On the thin sections we can also run other, micro-contextual, analyses for things like elemental or mineral identification. At Cuncaicha, we used µFTIR analyses to identify specific minerals to illuminate possible diagenetic (weathering) processes.


So Why Geoarch at Cuncaicha?


Some might argue that every archaeological excavation should include geoarchaeological investigations as, “every archaeological problem starts as a problem in geoarchaeology” (Renfrew 1976). Our research questions can extend from very broad questions of site formation (where do the sediments come from?), to questions about what happens to sediment – and artefacts! – after disposal (e.g. post-depositional processes), to excavation-specific questions (what is the black layer?). So, really, geoarchaeology links to everything!
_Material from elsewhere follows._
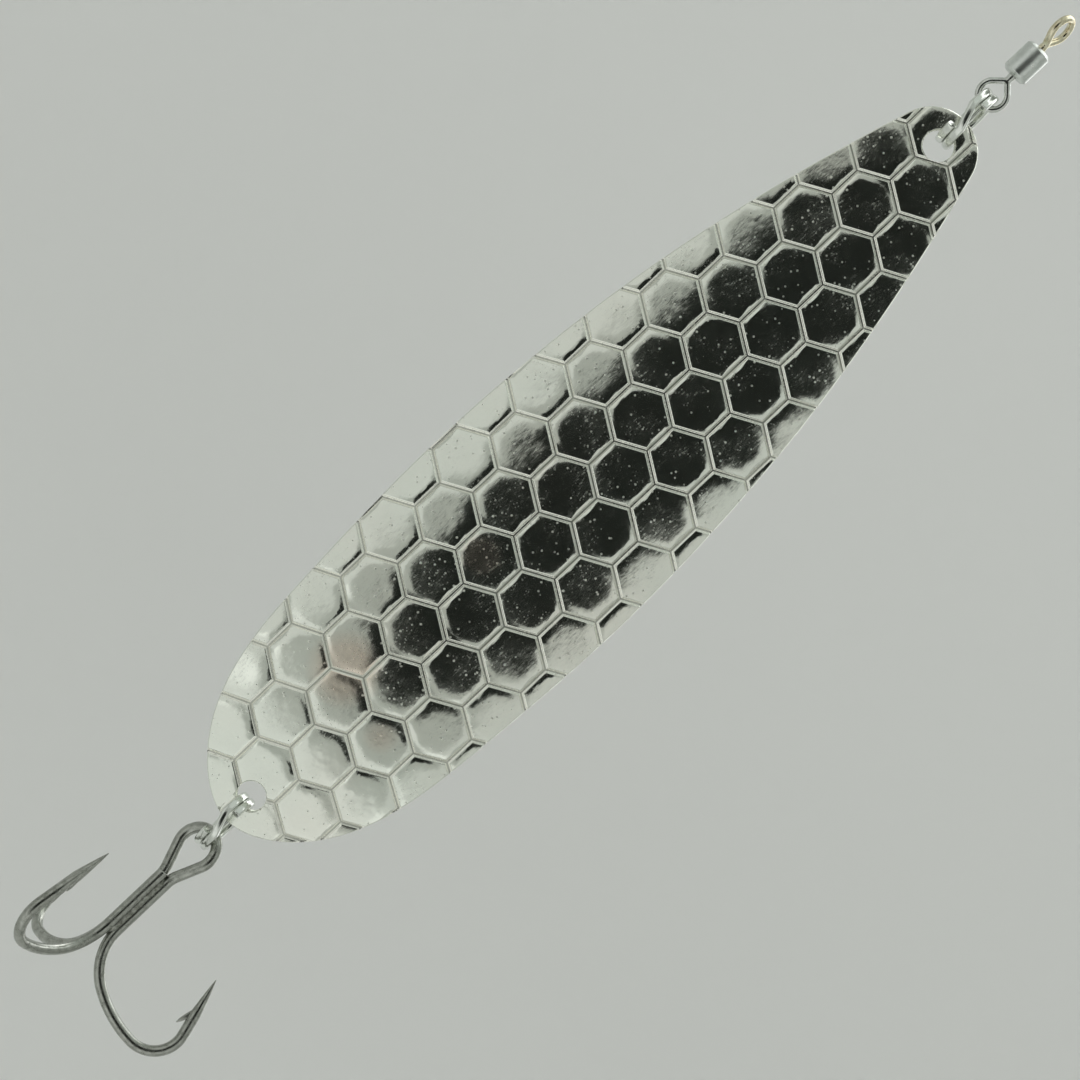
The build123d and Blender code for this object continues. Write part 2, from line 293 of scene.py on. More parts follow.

At Cuncaicha we targeted a combination of these questions. We wanted to understand the general site formation and post-depositional processes but, of course, during excavation some more specific questions also arose. As Cuncaicha dates back to at least 12,300 years ago, we were especially interested in looking at the integrity of the oldest deposits at the site.


Five people stand in a rock shelter with buckets and coffee presses
From left to right: PI, Kurt Rademaker, Judith Beier, Gregory Hodgins, Sarah Meinekat, and Christopher Miller stand in the Cuncaicha rock shelter where Sarah collected her samples.

An archaeological site is an interesting and complicated system. It is at the interface between human and environmental factors. Not only can we gain insights into past human behavior, but a site –a rock shelter in our case– can also provide a long record of environmental signals. A record of how the landscapes that humans inhabited and migrated through have changed through time.

Anthropogenic (human-made), geogenic (earth processes), and biogenic (living organisms) components all contribute to archaeological deposits. The interplay of these different depositional agents tells us a fascinating story…a story that goes far beyond our normal understanding of dirt.